In the video the objective function is associated with the error function, which we want to minimize.
In the quiz it is said that the ojective function typically represents the cumulative reward, which we want to maximize. (In both cases we're talking about reinforcement learning, is it correct?)
I can see why and can relate to both, but from educational perspective it is very confusing to introduce to us the objective function, saying it needs to be minimized and in the quiz saying it needs to be maximized, WITHOUT mentioning why we have two different cases and when we need to differentiate. I miss here the awareness and love for the detail. I just started learning with 365ds and I really hope it's not the whole programm build like this.
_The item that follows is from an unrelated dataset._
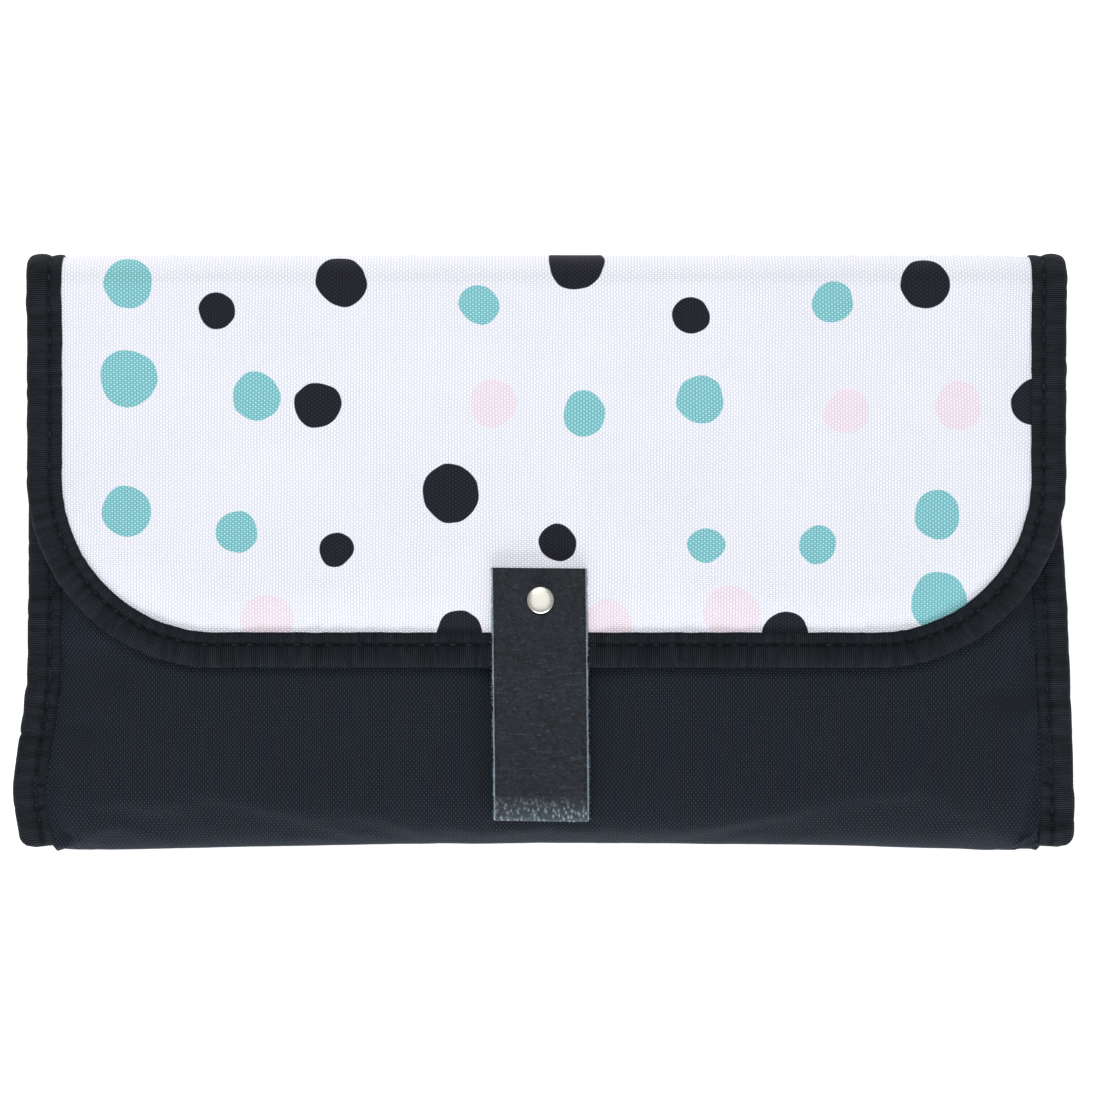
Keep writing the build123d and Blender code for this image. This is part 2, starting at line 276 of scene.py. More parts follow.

I understand your confusion regarding the objective function in reinforcement learning and how it is presented in different contexts.
1. Objective Function as Error Function (Minimization): In some reinforcement learning scenarios, especially in the context of learning an optimal policy, the objective function can be conceptualized as an error or loss function. This is often the case when you're using techniques like Temporal Difference Learning or Q-Learning, where the goal is to minimize the difference (error) between the predicted rewards and the actual rewards received. Here, minimizing the error leads to a more accurate prediction of rewards, and hence, a more effective policy.
2. Objective Function as Cumulative Reward (Maximization): More commonly, in reinforcement learning, the objective function is defined as the cumulative reward that an agent is expected to gain over time. The goal here is to maximize this cumulative reward. This approach aligns with the core principle of reinforcement learning where an agent learns to take actions in an environment to maximize some notion of cumulative reward.
The key to understanding this lies in the context of the problem you are solving. If the focus is on accurately predicting future rewards (as in value-based methods), minimizing error becomes important. If the focus is on maximizing rewards through actions (as in policy-based methods), then maximizing the cumulative reward is the objective.